We dated during last summer, things were going pretty good, she told me a couple times things like I had stolen her heart, and we would talk very lovingly. However it was my first attempt at a something like a relationship and we didn’t do everything perfectly. We didn’t communicate too well and so she eventually felt too uncomfortable with some personal issues she didn’t want to discuss and asked me if we could go back to being friends. I told her I had no problem, I didn’t consider us anything else than good friends who liked and cared for each other, and then she told me “Wow you’re so mature... but hey let’s keep dating”. So I wasn’t really sure what that meant, but I said sure. I just like connecting with her, she’s so damn smart and analytical, so I don’t mind if she just wants a friendship, she’s someone I appreciate having in my life in whatever way.

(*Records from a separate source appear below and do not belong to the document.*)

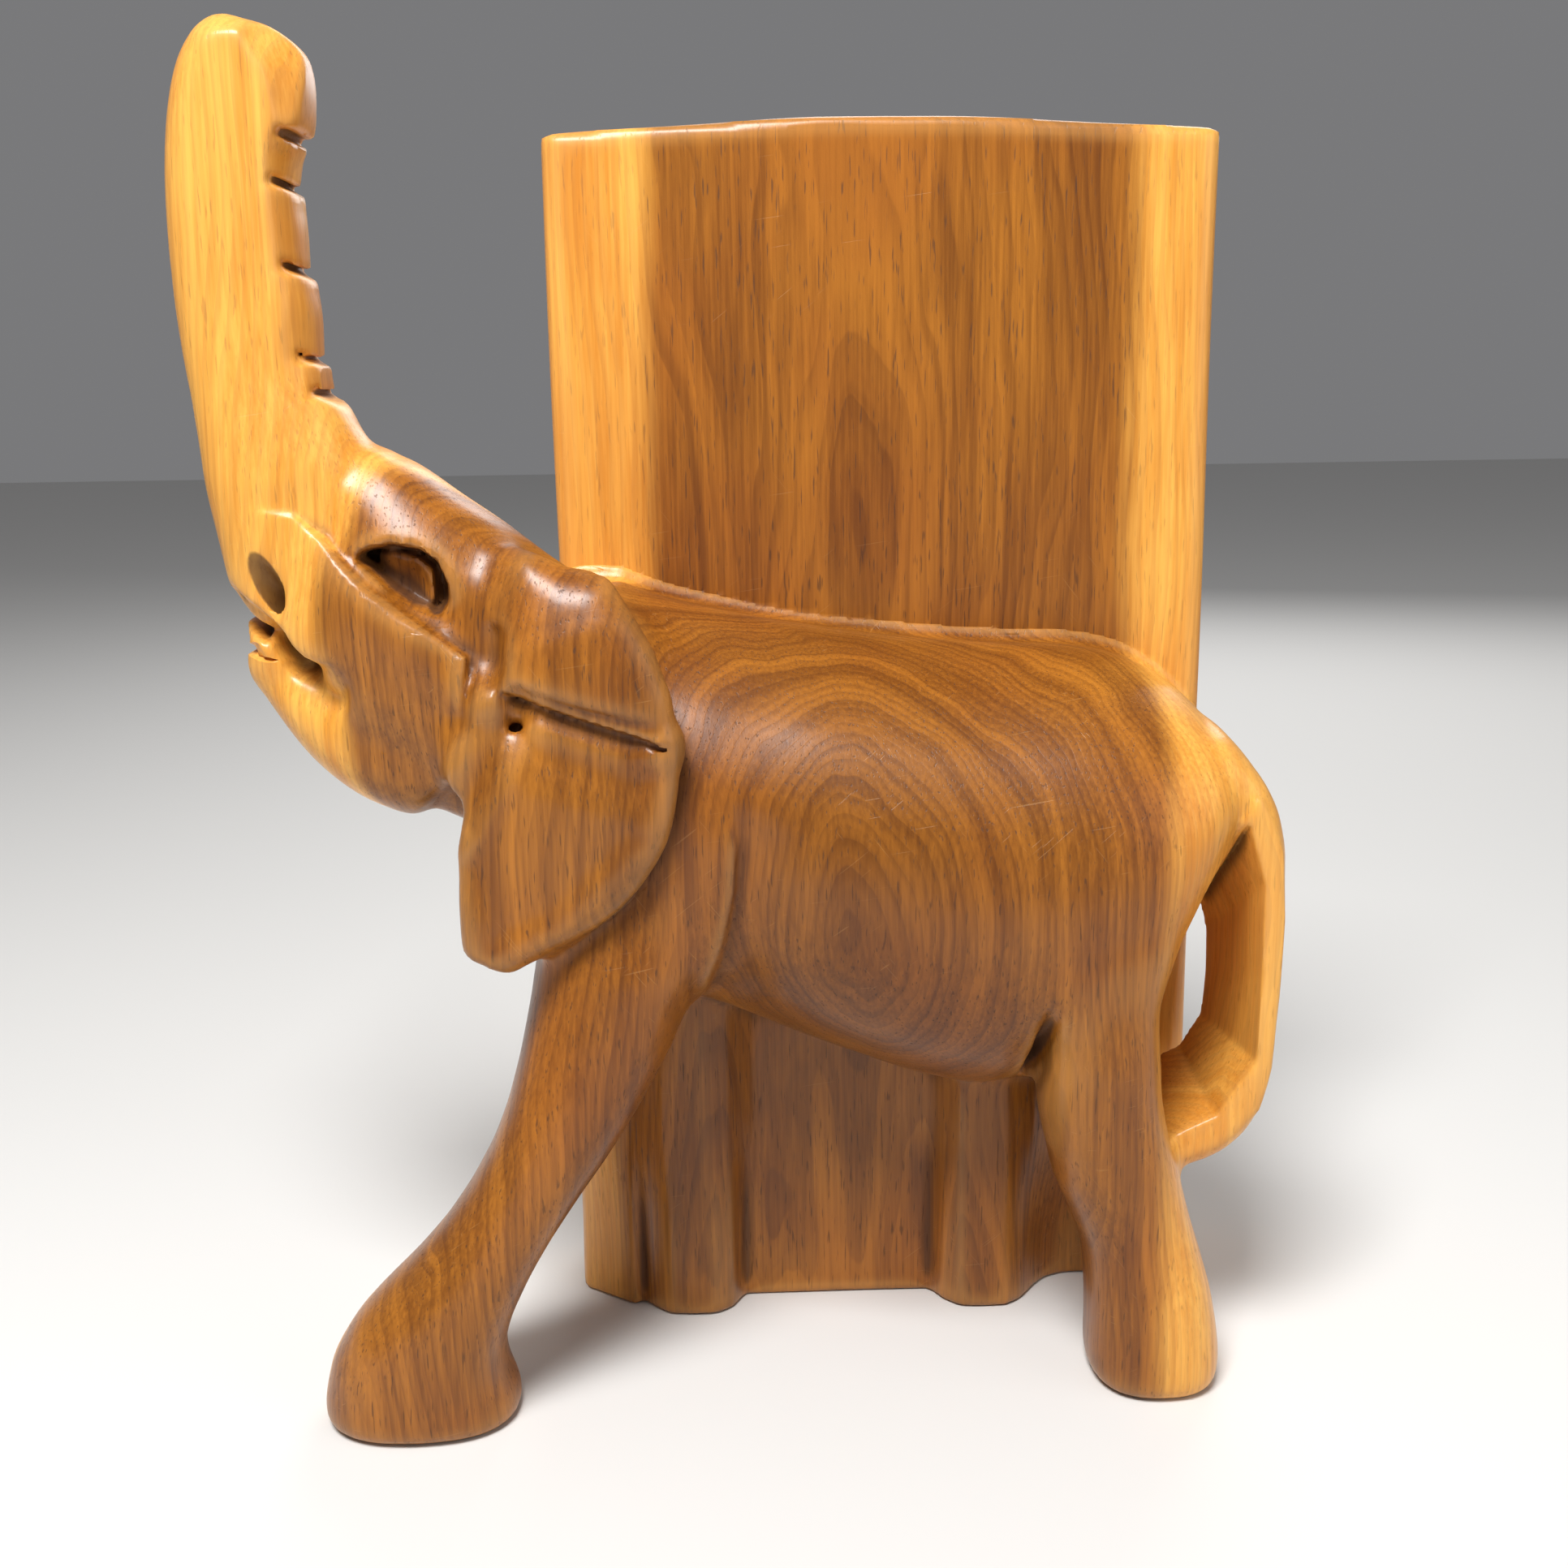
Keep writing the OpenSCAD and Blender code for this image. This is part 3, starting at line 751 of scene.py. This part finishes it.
# Where the pale sapwood starts: at the trunk's side, which slants as it comes forward, and at the tail's side
SAP_LEFT, SAP_LEFT_SLOPE = -43.5, 1.33
SAP_RIGHT = 45.5

HEART_DARK = (0.19, 0.060, 0.006, 1)
HEART_LIGHT = (0.43, 0.155, 0.016, 1)
HEART_LATE = (0.09, 0.024, 0.004, 1)
HEART_CORE = (0.42, 0.36, 0.32, 1)
SAP_DARK = (0.66, 0.26, 0.030, 1)
SAP_LIGHT = (0.90, 0.47, 0.090, 1)
SAP_LATE = (0.42, 0.18, 0.045, 1)
PORE = (0.05, 0.018, 0.006, 1)
CLOUD = (0.60, 0.28, 0.08, 1)
SCRATCH = (0.74, 0.42, 0.15, 1)
WORN = (0.66, 0.34, 0.10, 1)
# Near-black painted into hollows, creases and the tusk sockets: painted shade
PAINTED_HOLLOW_SHADE = (0.045, 0.016, 0.006, 1)
SCRATCH_ANGLES = (38, -52, 8)


class Graph:
    """Short words for building a material's nodes."""

    def __init__(self, material):
        self.tree = material.node_tree
        self.shader = self.tree.nodes["Principled BSDF"]

    def node(self, kind, **settings):
        node = self.tree.nodes.new(kind)
        for name, value in settings.items():
            setattr(node, name, value)
        return node

    def feed(self, socket, value):
        if isinstance(value, bpy.types.NodeSocket):
            self.tree.links.new(value, socket)
        else:
            socket.default_value = value

    def maths(self, operation, *values):
        node = self.node("ShaderNodeMath", operation=operation)
        for socket, value in zip(node.inputs, values):
            self.feed(socket, value)
        return node.outputs[0]

    def stretch(self, vector, scale):
        node = self.node("ShaderNodeVectorMath", operation="MULTIPLY")
        self.feed(node.inputs[0], vector)
        node.inputs[1].default_value = scale
        return node.outputs[0]

    def turned(self, vector, angles):
        node = self.node("ShaderNodeMapping")
        self.feed(node.inputs["Vector"], vector)
        node.inputs["Rotation"].default_value = [math.radians(angle) for angle in angles]
        return node.outputs[0]

    def noise(self, vector, detail=2.0, roughness=0.5):
        node = self.node("ShaderNodeTexNoise")
        self.feed(node.inputs["Vector"], vector)
        node.inputs["Scale"].default_value = 1.0
        node.inputs["Detail"].default_value = detail
        node.inputs["Roughness"].default_value = roughness
        return node.outputs["Fac"]

    def wander(self, vector, detail, size):
        """Random values to both sides of 0."""
        return self.maths("MULTIPLY", self.maths("SUBTRACT", self.noise(vector, detail), 0.5), size)

    def between(self, value, low, high, start=0.0, end=1.0):
        """start at low, end at high, and a smooth rise between them."""
        node = self.node("ShaderNodeMapRange", interpolation_type="SMOOTHSTEP")
        for socket, number in zip(node.inputs, (value, low, high, start, end)):
            self.feed(socket, number)
        return node.outputs[0]

    def mixed(self, fac, a, b, blend="MIX"):
        node = self.node("ShaderNodeMix", data_type="RGBA", blend_type=blend)
        self.feed(node.inputs[0], fac)
        self.feed(node.inputs[6], a)
        self.feed(node.inputs[7], b)
        return node.outputs[2]


def rings(g, x, y, z, place):
    """Distance from the pith, which runs up just in front of the flank and leans outwards, with some wander."""
    wander = g.wander(g.stretch(place, (0.03, 0.03, 0.009)), 2, 16)
    ripple = g.wander(g.stretch(place, (0.12, 0.12, 0.02)), 2, 2.6)
    dx = g.maths("SUBTRACT", x, PITH[0])
    forward = g.between(y, FACE_Y - 30, FACE_Y, 1.0, 0.0)
    lean = g.maths("MULTIPLY", g.maths("SUBTRACT", z, PITH[2]), g.maths("MULTIPLY", forward, PITH_LEAN))
    dy = g.maths("ADD", g.maths("SUBTRACT", y, PITH[1]), lean)
    across = g.maths("SQRT", g.maths("ADD", g.maths("MULTIPLY", dx, dx), g.maths("MULTIPLY", dy, dy)))
    return g.maths("ADD", g.maths("ADD", across, wander), ripple)


def sap_share(g, x, y, place):
    """1 in the pale outer wood at both sides of the block, 0 in the brown heart."""
    wave = g.wander(g.stretch(place, (0.05, 0.05, 0.012)), 3, 7)
    depth = g.maths("MINIMUM", g.maths("SUBTRACT", y, FACE_Y), 0.0)
    left = g.maths("SUBTRACT", g.maths("MULTIPLY_ADD", depth, SAP_LEFT_SLOPE, SAP_LEFT), x)
    right = g.maths("SUBTRACT", x, SAP_RIGHT)
    beyond = g.maths("ADD", g.maths("MAXIMUM", left, right), wave)
    return g.between(beyond, -3.0, 3.0)


def ring_bands(g, radius, z):
    """Broad bands, each of some years' growth, that change slowly along the trunk."""
    band = g.node("ShaderNodeCombineXYZ")
    g.feed(band.inputs[0], g.maths("MULTIPLY", radius, 0.22))
    g.feed(band.inputs[1], g.maths("MULTIPLY", z, 0.006))
    return g.noise(band.outputs[0], 4, 0.6)


def scratch_marks(g, place):
    """Fine scratches in a few directions, here and there."""
    mask = g.between(g.noise(g.stretch(place, (0.04, 0.04, 0.04)), 2), 0.48, 0.62)
    marks = 0.0
    for angle in SCRATCH_ANGLES:
        line = g.noise(g.stretch(g.turned(place, (0, angle, 0)), (0.07, 0.5, 3.2)), 1)
        marks = g.maths("MAXIMUM", marks, g.between(line, 0.73, 0.77))
    return g.maths("MULTIPLY", marks, mask)


def fresh_colour(g, radius, late, bands, fibre, sap):
    """Brown heart and pale sapwood, each with darker late wood, and the heart darkest round the pith."""
    tone = g.maths("MULTIPLY_ADD", g.between(bands, 0.25, 0.75), 0.42, g.maths("MULTIPLY", fibre, 0.58))
    heart = g.mixed(g.between(tone, 0.22, 0.82), HEART_DARK, HEART_LIGHT)
    heart = g.mixed(g.maths("MULTIPLY", late, g.between(bands, 0.2, 0.7, 0.5, 0.2)), heart, HEART_LATE)
    heart = g.mixed(g.between(radius, 8, 62, 0.55, 0.0), heart, HEART_CORE, "MULTIPLY")
    pale = g.mixed(g.between(tone, 0.2, 0.8), SAP_DARK, SAP_LIGHT)
    pale = g.mixed(g.maths("MULTIPLY", late, 0.22), pale, SAP_LATE)
    return g.mixed(sap, heart, pale)


def wood(name):
    material = bpy.data.materials.new(name)
    material.use_nodes = True
    g = Graph(material)
    place = g.stretch(g.node("ShaderNodeTexCoord").outputs["Object"], (1 / MM, 1 / MM, 1 / MM))
    split_place = g.node("ShaderNodeSeparateXYZ")
    g.feed(split_place.inputs[0], place)
    x, y, z = split_place.outputs
    relief_there = g.node("ShaderNodeAttribute", attribute_name="relief").outputs["Fac"]

    radius = rings(g, x, y, z, place)
    turn = g.maths("FRACT", g.maths("DIVIDE", radius, RING))
    late = g.maths("MULTIPLY", g.between(turn, 0.35, 0.93), g.between(turn, 0.93, 1.0, 1.0, 0.0))
    bands = ring_bands(g, radius, z)
    fibre = g.noise(g.stretch(place, (1.5, 1.5, 0.045)), 3, 0.6)
    pores = g.between(g.noise(g.stretch(place, (2.6, 2.6, 0.20)), 1), 0.62, 0.74)
    cloud = g.noise(g.stretch(place, (0.035, 0.035, 0.022)), 3)
    sap = sap_share(g, x, y, place)
    scratches = scratch_marks(g, place)

    colour = fresh_colour(g, radius, late, bands, fibre, sap)
    pore_depth = g.maths("MULTIPLY", pores, g.maths("MULTIPLY_ADD", sap, -0.35, 0.6))
    colour = g.mixed(pore_depth, colour, PORE)
    colour = g.mixed(g.between(cloud, 0.35, 0.7, 0.0, 0.28), colour, CLOUD, "MULTIPLY")
    colour = g.mixed(g.maths("MULTIPLY", scratches, 0.12), colour, SCRATCH)
    colour = g.mixed(g.between(relief_there, 0.12, 0.6, 0.0, 0.25), colour, WORN)
    # Painted shade: the deeper a hollow or crease, the nearer the wood goes to near-black
    colour = g.mixed(g.between(relief_there, -0.12, -0.7, 0.0, 0.75), colour, PAINTED_HOLLOW_SHADE)
    g.feed(g.shader.inputs["Base Color"], colour)

    rough = g.maths("MULTIPLY_ADD", cloud, 0.16, 0.26)
    rough = g.maths("ADD", rough, g.between(relief_there, -0.05, -0.5, 0.0, 0.35))
    g.feed(g.shader.inputs["Roughness"], g.maths("MULTIPLY_ADD", pores, 0.2, rough))
    g.shader.inputs["Specular IOR Level"].default_value = 0.35
    g.shader.inputs["Coat Weight"].default_value = 0.12
    g.shader.inputs["Coat Roughness"].default_value = 0.22

    height = g.maths("MULTIPLY_ADD", fibre, 0.5, g.maths("MULTIPLY", pores, -0.5))
    height = g.maths("MULTIPLY_ADD", late, -0.15, height)
    height = g.maths("MULTIPLY_ADD", scratches, -0.4, height)
    bump = g.node("ShaderNodeBump")
    bump.inputs["Strength"].default_value = 0.35
    bump.inputs["Distance"].default_value = 0.12 * MM
    g.feed(bump.inputs["Height"], height)
    g.feed(g.shader.inputs["Normal"], bump.outputs[0])
    return material


# ---------------------------------------------------------------- floor, light and camera

FLOOR_SIZE = 6.0


def floor():
    half = FLOOR_SIZE / 2
    corners = [(-half, -half, 0), (half, -half, 0), (half, half, 0), (-half, half, 0)]
    mesh = bpy.data.meshes.new("floor")
    mesh.from_pydata(corners, [], [(0, 1, 2, 3)])
    plane = bpy.data.objects.new("floor", mesh)
    bpy.context.scene.collection.objects.link(plane)
    paint = bpy.data.materials.new("floor")
    paint.use_nodes = True
    shader = paint.node_tree.nodes["Principled BSDF"]
    shader.inputs["Base Color"].default_value = (0.72, 0.71, 0.69, 1)
    shader.inputs["Roughness"].default_value = 0.85
    mesh.materials.append(paint)


def softbox(name, place, size, power):
    """A square light that faces the middle of the elephant."""
    data = bpy.data.lights.new(name, "AREA")
    data.size = size
    data.energy = power
    lamp = bpy.data.objects.new(name, data)
    bpy.context.scene.collection.objects.link(lamp)
    lamp.location = place
    aim = Vector((0, -0.03, 0.11))
    lamp.rotation_euler = (aim - Vector(place)).to_track_quat("-Z", "Y").to_euler()


def studio():
    softbox("key", (-0.16, -0.42, 0.78), 0.28, 9.5)
    softbox("fill", (0.75, -0.55, 0.45), 0.7, 1.8)
    softbox("back", (0.25, 0.8, 0.6), 0.6, 3.5)
    world = bpy.data.worlds.new("studio")
    world.use_nodes = True
    background = world.node_tree.nodes["Background"]
    background.inputs["Color"].default_value = (0.8, 0.8, 0.82, 1)
    background.inputs["Strength"].default_value = 0.24
    bpy.context.scene.world = world
    bpy.context.scene.view_settings.view_transform = "Standard"


CAMERA_AT = (-30.3, -333.6, 180.8)
CAMERA_YAW = 1.98
CAMERA_PITCH = 13.28
CAMERA_ROLL = -0.79
CAMERA_LENS = 40.06


def camera():
    """The photograph's camera: a phone a third of a metre in front of the elephant, and a little above it."""
    yaw, pitch, roll = (math.radians(angle) for angle in (CAMERA_YAW, CAMERA_PITCH, CAMERA_ROLL))
    forward = Vector((math.sin(yaw) * math.cos(pitch), math.cos(yaw) * math.cos(pitch), -math.sin(pitch)))
    level = Vector((math.cos(yaw), -math.sin(yaw), 0))
    upright = level.cross(forward)
    right = level * math.cos(roll) + upright * math.sin(roll)
    up = upright * math.cos(roll) - level * math.sin(roll)
    data = bpy.data.cameras.new("camera")
    data.lens = CAMERA_LENS
    data.sensor_width = 36
    data.clip_start = 0.01
    eye = bpy.data.objects.new("camera", data)
    bpy.context.scene.collection.objects.link(eye)
    turn = Matrix((right, up, -forward)).transposed().to_4x4()
    eye.matrix_world = Matrix.Translation(Vector(CAMERA_AT) * MM) @ turn
    bpy.context.scene.camera = eye


# ---------------------------------------------------------------- the whole scene

SMOOTH_UP_TO = math.radians(50)


def elephant():
    solids = {name: node_field(name) for name in [BOARD] + ELEPHANT}
    for name in ("body", "far_front_leg", "far_hind_leg"):
        solids[name] = carried_behind_face(solids[name])
    field = carve(solids)
    slab, slab_layer = board_slab()
    skin = mesh_of(field, "skin", FIRST, STEP)
    layers = [(field, blurred(field, 1.8), FIRST, STEP), slab_layer]
    slots = {part["node"]: part["material_slot"] for part in frame["record"]["subparts"]}
    looks = {slot: wood(slot) for slot in sorted(set(slots.values()))}
    for name, piece in members(skin, slab).items():
        drop_crumbs(piece)
        piece.data.materials.clear()
        piece.data.materials.append(looks[slots[name]])
        piece.data.shade_smooth()
        piece.data.set_sharp_from_angle(angle=SMOOTH_UP_TO)
        note_relief(piece, layers)
        piece.name = "carved_" + name
        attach(piece, "root")
        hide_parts(name)


elephant()
floor()
studio()
camera()
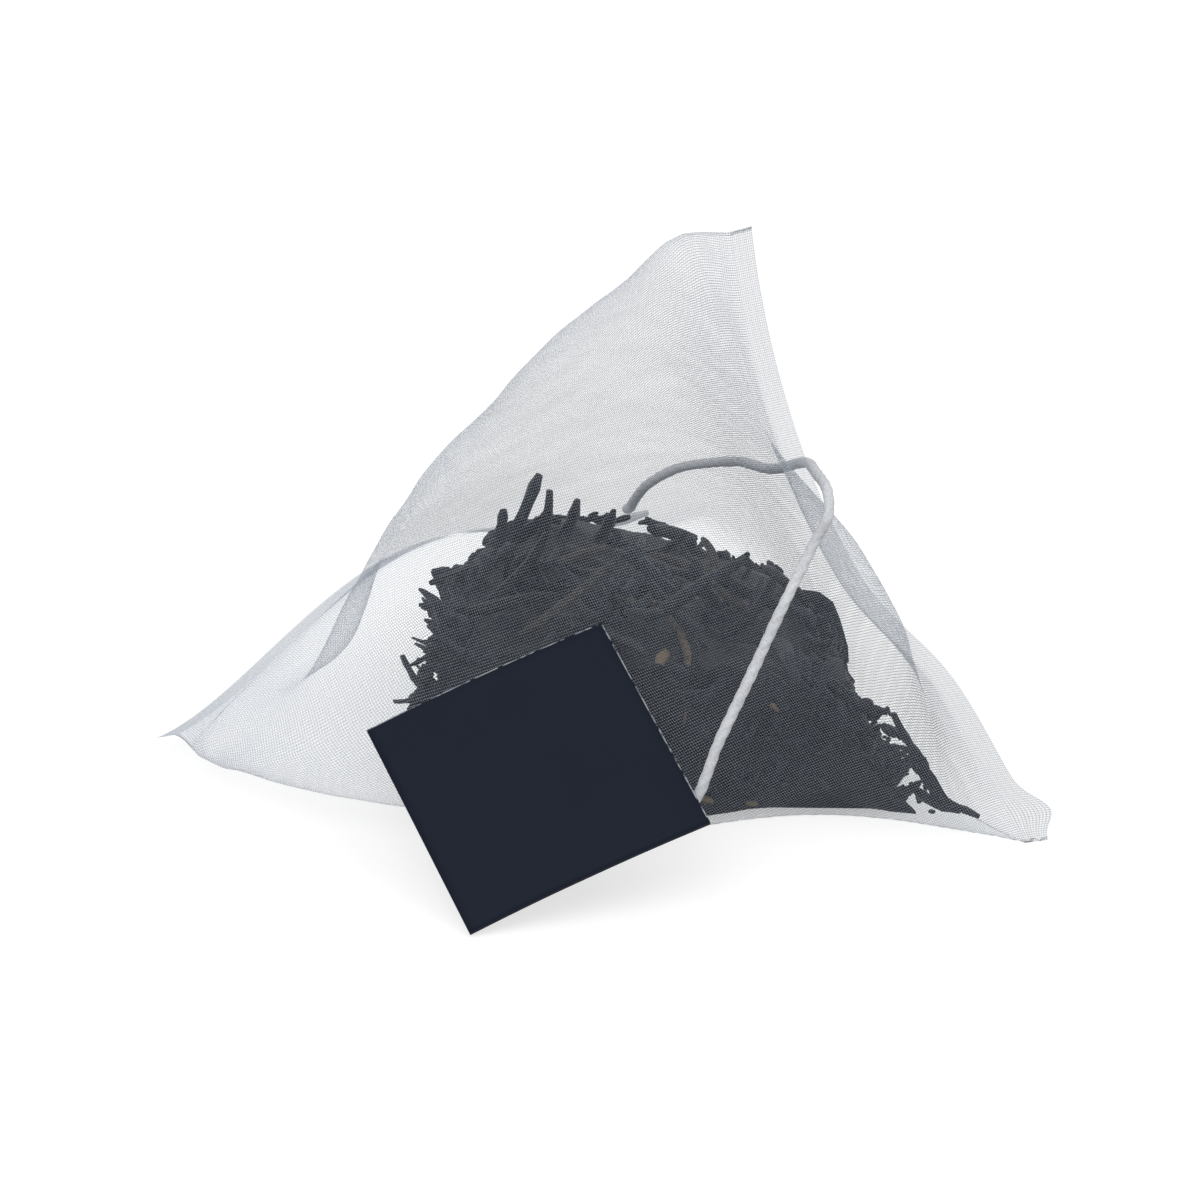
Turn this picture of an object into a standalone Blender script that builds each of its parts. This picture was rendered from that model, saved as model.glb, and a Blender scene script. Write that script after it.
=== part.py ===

However I could tell she was still into me, I’d often catch her looking at me, and we even kissed at two parties later on. But I guess her worries grew and again she told me she didn’t want us to kiss anymore. And again I told her I was fine with that. We then went out a couple times, we talked about how we felt and tried to figure out what to do. She said she didn’t want any physical affection since it leads to things getting complicated, but she likes me a lot and doesn’t want things to end.

So I sent her a message telling her how I felt and that if what’s best for us is a platonic friendship where we just care for each other without being anything I was perfectly fine with that, but then she said “I would love to keep going out, maybe not as often, but we always see each other at friends outings anyways”. And I love spending time with her, she’s truly the girl I can connect the best with by far. However I noticed I was blowing off great friends who wanted to spend time with me, and I would cancel on them just to see her at some party, where we couldn’t really talk or be with each other. And I realized I was sacrificing a lot for her, and I’d always use my free time/weekends to see her, and she wasn’t really looking to spend any time with me, which made me realize I was being unjust to the people who did. And thus I decided to stop pursuing her and I would only go to outings I genuinely wanted to go, not just to see her. And I started prioritizing the people who prioritized me back.

Then two weeks passed and I didn’t hear from her, I realized that if I didn’t ask I wouldn’t get invited to her outings, and so I just went with all the friends I was blowing off before. And then she messaged me. We talked for a bit and I told her I’d love to see her, and we met for drinks and talked for a couple hours. It was great, she invited me to a party she had that night, but I was leaving very early the next day and I told her I’d rather not (something I had never done), I was exhausted and had to wake up early. I felt she was a bit disappointed or something, she stared at me as I left, but I didn’t really understand what did she want. Did she want me to go to the party, feel tired all weekend, just to see her from afar at a party? I later saw her on an outing on Monday and she was somewhat distracted and distant.

TL;DR: I don’t know what to think. I mean, I still find that when I go on dates with other girls we just hit a ceiling where we can’t connect further, she’s the only one that can understand anything we talk about and give me fascinating insights. I would like to go out again but I have no idea where’s she’s at. I’d love to talk to her about where we stand, but it could come off intense to just ask. I hate the idea that we might never talk about it, and I often consider just sending her a letter with everything I feel, hopefully inspiring her to do the same.

All in all I don’t know what to do. What do you guys think?